Sonntag, der 23. April 2006. Bamberg/Berlin.

5.16 Uhr:
War in die Regnitz pinkeln.
Mein Junge tat das vorgestern schon, und ich beneidete ihn etwas drum. Nun bin ich heute so früh hoch, daß auch ich es konnte: es ist ja alles dunkel noch, zumal ein Sonntag, an dem Früharbeiter nicht zu erwarten sind; hier in der Villa sowieso nicht, aber auch nicht auf der Promenade am drübigen Ufer. Nicht, daß ich mich andernfalls scheute: doch will ich niemandes Schamgefühl verletzen; es geht ja nicht um Provokation.
Wie auch immer, ein warmes Gefühl, so etwas – und eben hier: d a s – zu tun; es verleiht einem momentane Sicherheit Festigkeit, als markierte man sein Gebiet im festen Instinkt, die Grenzen würden nun, in aller Regel jedenfalls, akzeptiert. A u c h ein Atavismus, ganz gewiß. Aber einer, der, betrachtet man ihn, leise lächeln macht.

Ich höre nicht Musik. Sondern durch die geöffnete Glastür, von welcher es kühldunkel hereinweht, das vielstimmige Vogellärmen über dem tiefen Rauschen des Wehrs. Das ist dem unentwegten Verkehrsrauschen der Städte durchaus ähnlich und wird wie dieses bei Tag kaum wahrgenommen; d a denkt man: Stille. WELT ERZEUGT KLANG steht in der Berliner Kinderwohnung auf einer Postkarte, die ich an meinem dortigen Arbeitsplatz, also in der Küche, auf dem Tisch aufgestellt habe.
Hatte eben, als ich den kleinen Morgengang hinaus in den Garten machte, den deutlichen Impuls, an ARGO zu gehen, und werd das gleich auch machen. Doch um sieben ist der Junge zu wecken, ist zu frühstücken, sind zweidrei Brote für die Fahrt zu schmieren; dann, um acht, geht’s hinfort.

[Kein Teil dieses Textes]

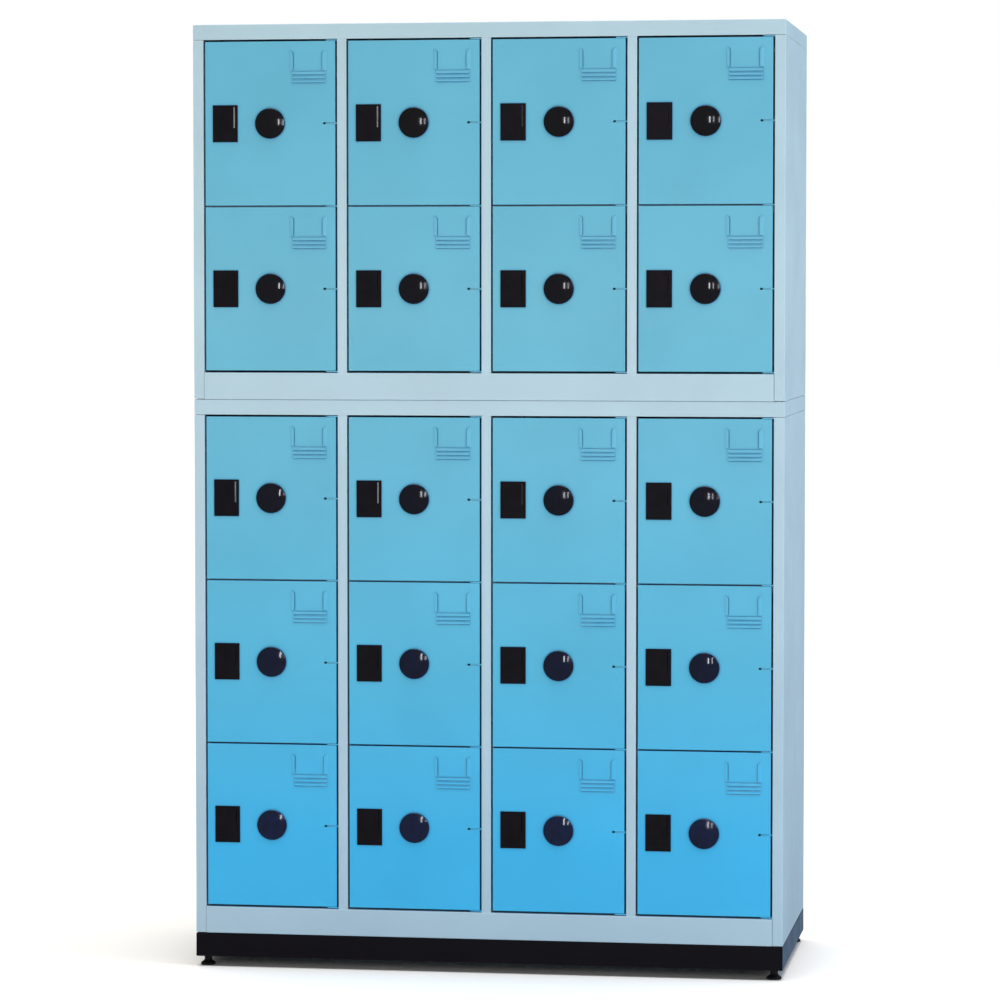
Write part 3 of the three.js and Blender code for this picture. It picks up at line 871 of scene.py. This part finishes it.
def build_base(cabinet):
    """The bottom rail, and the floor of the lowest row."""
    base, floor, _, _ = levels(cabinet)
    start, rail_top = base + CABINET_SEAM, floor - RAIL_STEP
    points = [(FRONT + RAIL_LIP, start), (FRONT, start), (FRONT, rail_top),
              (BEHIND_POSTS + SHEET, rail_top)]
    rail_half = HALF - STILE - FIT
    rail = folded(points, (-rail_half, rail_half), "x")
    casing(f"{cabinet}_bottom_rail", rail, [f"{cabinet}_base_and_posts"])
    tray_low = (-INNER, BEHIND_POSTS + 2 * SHEET, base + FIT)
    casing(f"{cabinet}_floor", tray(tray_low, (INNER, INNER_BACK, floor), (0, 0, -1)))


def build_walls(cabinet):
    """The two side panels, each folded round into its stile and its back flange, and the back."""
    base, _, rim, _ = levels(cabinet)
    sheet_top = rim - PANEL_SEAM
    flange_back = BACK - SHEET - FIT
    for side, label in ((-1, "left"), (1, "right")):
        x_outer, x_stile = side * HALF, side * (HALF - STILE)
        points = [(x_stile, FRONT + POST_DEPTH), (x_stile, FRONT), (x_outer, FRONT),
                  (x_outer, flange_back), (side * (HALF - BACK_FLANGE), flange_back)]
        if side < 0:
            points = list(reversed(points))
        panel = folded(points, (base + CABINET_SEAM, sheet_top))
        casing(f"{cabinet}_panel_{label}", panel, [f"{cabinet}_side_{label}"])
    back = rounded_box((-INNER, BACK - SHEET, base + FIT), (INNER, BACK, sheet_top), BACK_EDGE)
    casing(f"{cabinet}_back", back, [f"{cabinet}_back_panel"])


def build_posts(cabinet):
    """The folded posts between the columns, and the partitions behind them."""
    _, floor, rim, top = levels(cabinet)
    post_heights = (floor - RAIL_STEP + FIT, rim - FIT)
    for column in COLUMNS[1:]:
        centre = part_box(f"door_{ROWS[cabinet][0]}{column}")[0].x - SIDE_GAP - POST / 2
        left, right = centre - POST / 2, centre + POST / 2
        points = [(left, FRONT + POST_DEPTH), (left, FRONT),
                  (right, FRONT), (right, FRONT + POST_DEPTH)]
        casing(f"{cabinet}_post_{column - 1}", folded(points, post_heights))
        wall = rounded_box((centre - SHEET / 2, BEHIND_POSTS, floor + FIT),
                           (centre + SHEET / 2, INNER_BACK - FIT, top - SHEET - FIT), SOFT_EDGE)
        casing(f"{cabinet}_partition_{column - 1}", wall)


def build_shelves(cabinet):
    """A shelf under each row but the lowest. The first stands for the CAD's whole grid of cells."""
    letters = ROWS[cabinet]
    for letter in letters[:-1]:
        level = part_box(f"door_{letter}1")[0].z - SHELF_DROP
        points = [(BEHIND_POSTS, level - SHELF_LIP), (BEHIND_POSTS, level),
                  (INNER_BACK - FIT, level)]
        instead = [f"{cabinet}_cell_grid"] if letter == letters[0] else []
        casing(f"{cabinet}_shelf_{letter}", folded(points, (-INNER, INNER), "x"), instead)


def build_hinges(cabinet, column):
    """The rod that a column's doors turn on, and the tabs that carry it."""
    boxes = [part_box(f"door_{letter}{column}") for letter in ROWS[cabinet]]
    (_, highest), (lowest, _) = boxes[0], boxes[-1]
    edge = highest.x
    rod = turned(rod_profile(ROD_RADIUS, lowest.z - ROD_END, highest.z + ROD_END, ROD_CHAMFER), 20)
    move(rod, (edge - PIVOT_INSET, FRONT + PIVOT_INSET, 0))
    piece(f"{cabinet}_hinge_rod_{column}", rod, ZINC, "casing")

    def tab(height, thickness):
        return rounded_box((edge - TAB_LENGTH, FRONT + FIT, height - thickness / 2),
                           (edge + SIDE_GAP, FRONT + TAB_DEPTH, height + thickness / 2), TAB_EDGE)

    gaps = [low.z - ROW_GAP / 2 for low, _ in boxes] + [highest.z + ROW_GAP / 2]
    between = joined(*[tab(height, TAB_THICKNESS) for height in gaps])
    piece(f"{cabinet}_hinge_tabs_{column}", between, DOOR_PAINT, "casing")
    middles = joined(*[tab((low.z + high.z) / 2, MIDDLE_TAB_THICKNESS) for low, high in boxes])
    piece(f"{cabinet}_middle_tabs_{column}", middles, DOOR_PAINT, "casing")


def build_cabinet(cabinet):
    build_cap(cabinet)
    build_base(cabinet)
    build_walls(cabinet)
    build_posts(cabinet)
    build_shelves(cabinet)
    for column in COLUMNS:
        build_hinges(cabinet, column)


# ---------------------------------------------------------------- plinth and feet


def build_plinth():
    """A ring of channel: one folded outline that runs round a rectangle."""
    low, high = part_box("plinth_frame")
    points = [(PLINTH_FLANGE, high.z), (0, high.z), (0, low.z), (PLINTH_FLANGE, low.z)]
    outer, inner = fold_lines(points, PLINTH_SHEET, PLINTH_BEND)
    bm = bmesh.new()
    rings = []
    for inset, z in outer + inner[::-1]:
        left, right = low.x + inset, high.x - inset
        front, back = low.y + inset, high.y - inset
        corners = ((left, front), (right, front), (right, back), (left, back))
        rings.append([bm.verts.new((x, y, z)) for x, y in corners])
    for ring, after in zip(rings, rings[1:] + rings[:1]):
        for i in range(4):
            bm.faces.new((ring[i], ring[(i + 1) % 4], after[(i + 1) % 4], after[i]))
    bmesh.ops.recalc_face_normals(bm, faces=bm.faces)
    piece("plinth_channel", bm, PLINTH_PAINT, "casing", instead_of=["plinth_frame"])


def foot_nut():
    radius, inner = FOOT_NUT_RADIUS, FOOT_NUT_RADIUS - NUT_CHAMFER
    low, high = FOOT_NUT_BOTTOM, FOOT_NUT_TOP
    return turned([(0, low), (inner, low), (radius, low + 0.6 * MM), (radius, high - NUT_CHAMFER),
                   (inner, high), (0, high)], 6)


def build_feet():
    """A pad, a nut and a threaded stud at each corner, all black."""
    meshes = {
        "pad": finished("foot_pad", turned(PAD_PROFILE, 40)),
        "nut": finished("foot_nut", foot_nut()),
        "stud": finished("foot_stud", turned(threaded_profile(), 24), 60),
    }
    for foot in ("foot_front_left", "foot_front_right", "foot_back_left", "foot_back_right"):
        low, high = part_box(foot)
        at = ((low.x + high.x) / 2, (low.y + high.y) / 2, 0)
        for name, mesh in meshes.items():
            instead = [foot] if name == "pad" else []
            piece(f"{name}_{foot}", mesh, FOOT_BLACK, foot, at, instead)


# ---------------------------------------------------------------- stage, light and camera

FLOOR_SIZE = 120.0
FLOOR_COLOUR = (0.95, 0.91, 0.86, 1)
CAMERA_PLACE = (1.252, -8.116, 1.356)
CAMERA_TURN = 8.85  # degrees to the left of straight at the doors
CAMERA_TILT = 2.97  # degrees down
CAMERA_LENS = 145.2  # mm
CAMERA_SENSOR = 36  # mm
STRIPS = ((1.1, 40), (2.4, 19), (4.2, 13))  # x and watts of the upright lights at the front
SURROUND_LIGHT = 0.2  # how much of the white that the camera sees lights the locker


def build_floor():
    half = FLOOR_SIZE / 2
    bm = bmesh.new()
    corners = ((-half, -half), (half, -half), (half, half), (-half, half))
    bm.faces.new([bm.verts.new((x, y, 0)) for x, y in corners])
    mesh = bpy.data.meshes.new("floor")
    bm.to_mesh(mesh)
    bm.free()
    floor = bpy.data.objects.new("floor", mesh)
    material, tree, shader = new_material("floor paper", 0.9, specular=0.1)
    tone = remap(tree, noise(tree, 1.5, 2), (0.3, 0.7), (0.98, 1.0))
    toned = mixed(tree, 1.0, FLOOR_COLOUR, tone, "MULTIPLY")
    tree.links.new(toned, shader.inputs["Base Color"])
    mesh.materials.append(material)
    floor.visible_glossy = False
    bpy.context.scene.collection.objects.link(floor)


def area_light(name, place, size, power, colour=(1, 1, 1), in_reflections=True):
    """A rectangular soft light that faces the middle of the locker. size is (width, height)."""
    light = bpy.data.lights.new(name, "AREA")
    light.shape = "RECTANGLE"
    light.size, light.size_y = size
    light.energy = power
    light.color = colour
    lamp = bpy.data.objects.new(name, light)
    lamp.location = place
    towards = Vector((0, 0, CAP_HIGH.z / 2)) - Vector(place)
    lamp.rotation_euler = towards.to_track_quat("-Z", "Y").to_euler()
    lamp.visible_glossy = in_reflections
    bpy.context.scene.collection.objects.link(lamp)


def build_lights():
    """Three upright strips at the front, a soft fill, one light at the right, one overhead and an
    even white surround."""
    for number, (x, power) in enumerate(STRIPS, 1):
        area_light(f"strip {number}", (x, -7.9, 2.4), (0.3, 1.9), power, (0.96, 0.98, 1.06))
    area_light("front fill", (-2.4, -7.0, 2.0), (3.0, 3.0), 66, in_reflections=False)
    area_light("side", (4.4, -1.2, 3.2), (2.2, 2.2), 77, (0.82, 1.03, 1.36))
    sun = bpy.data.lights.new("overhead", "SUN")
    sun.energy = 3.3
    sun.angle = math.radians(50)
    lamp = bpy.data.objects.new("overhead", sun)
    bpy.context.scene.collection.objects.link(lamp)
    world = bpy.data.worlds.new("surround")
    bpy.context.scene.world = world
    world.use_nodes = True
    tree = world.node_tree
    tree.nodes.clear()
    seen = node(tree, "Background", {"Color": (1, 1, 1, 1), "Strength": 1.0})
    lit = node(tree, "Background", {"Color": (1, 1, 1, 1), "Strength": SURROUND_LIGHT})
    ray = node(tree, "LightPath").outputs["Is Camera Ray"]
    mix = node(tree, "MixShader", {0: ray, 1: lit.outputs[0], 2: seen.outputs[0]})
    node(tree, "OutputWorld", {"Surface": mix.outputs[0]})


def build_camera():
    camera = bpy.data.cameras.new("camera")
    camera.lens = CAMERA_LENS
    camera.sensor_width = CAMERA_SENSOR
    camera.clip_end = 2 * FLOOR_SIZE
    seat = bpy.data.objects.new("camera", camera)
    seat.location = CAMERA_PLACE
    seat.rotation_euler = (math.radians(90 - CAMERA_TILT), 0, math.radians(CAMERA_TURN))
    bpy.context.scene.collection.objects.link(seat)
    bpy.context.scene.camera = seat


build_camera()
build_doors()
for cabinet_name in ROWS:
    build_cabinet(cabinet_name)
build_plinth()
build_feet()
build_floor()
build_lights()
bpy.context.scene.view_settings.view_transform = "Standard"
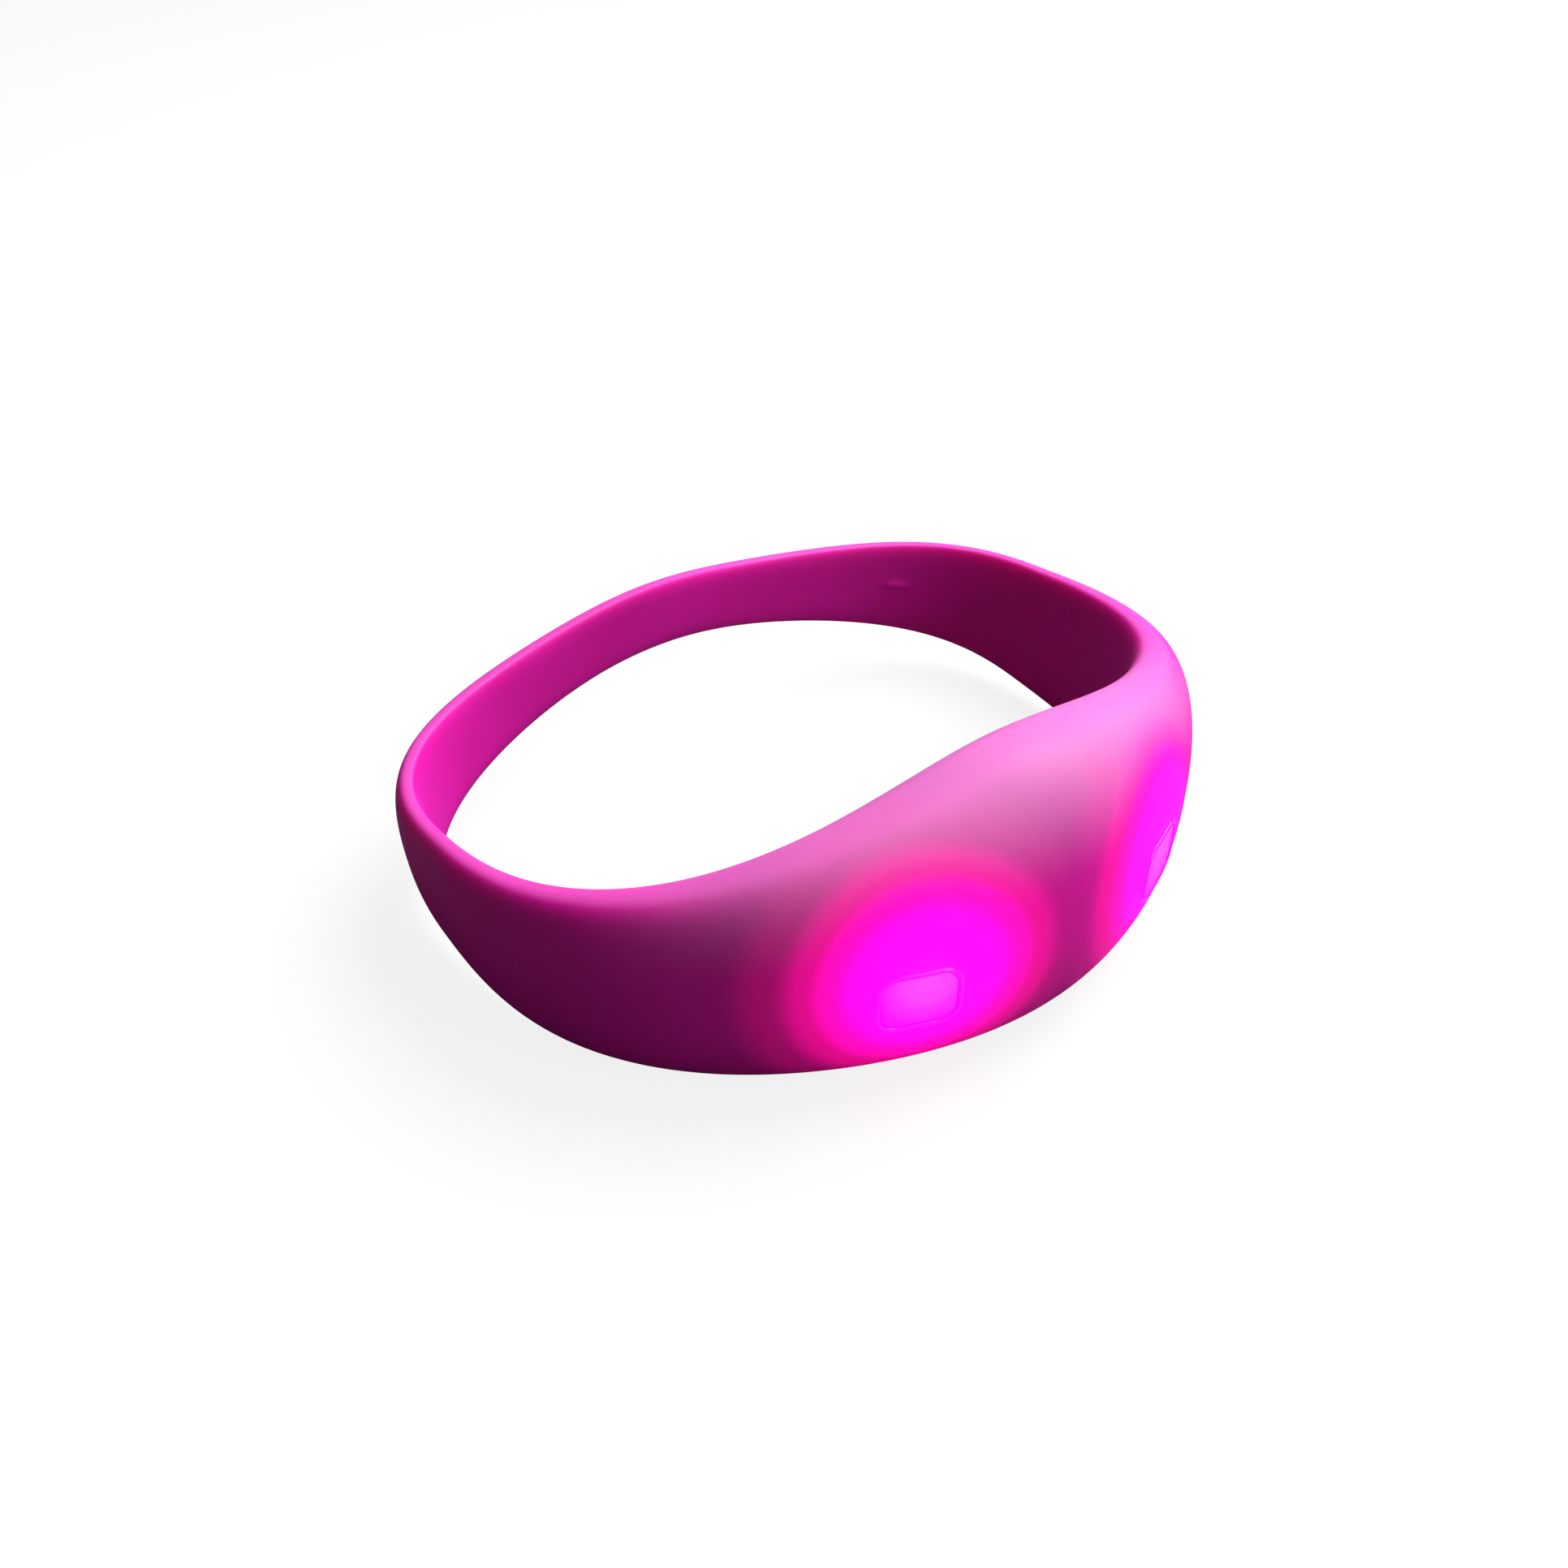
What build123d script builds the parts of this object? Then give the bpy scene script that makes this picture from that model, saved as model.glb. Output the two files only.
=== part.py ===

Bin etwas weniger verstört heute morgen, kann doch spätnachmittags ein einziger Blick alles wieder geraderücken. Stimmungen… ich hab damit immer schlecht umgehen können. Meine eigenen Stimmungen sind immer sehr genau umrissen und ihre Gründe definiert; bei einer langjährigen Partnerin kam ich deshalb mit den prämenstruellen Depressionen nie klar, unter denen sie litt; ich bezog ihre schlechte Stimmung jedesmal wieder, unmittelbar, instinktiv, auf mich: auf etwas, das ich getan oder n i c h t getan hatte; erst, wenn sie sagte: „Ich krieg doch meine Tage“, war es für mich gut; dann w u ß t e ich, begriff es – und wurde wieder ruhig.
Was einem so einfällt.
Während das Licht heraufdämmert.
(Noch ist die Sonne nicht zu sehen, aber ein leiser leiser Anhauch von Rosa, den man freilich vorausahnen muß, um ihn zu bemerken.)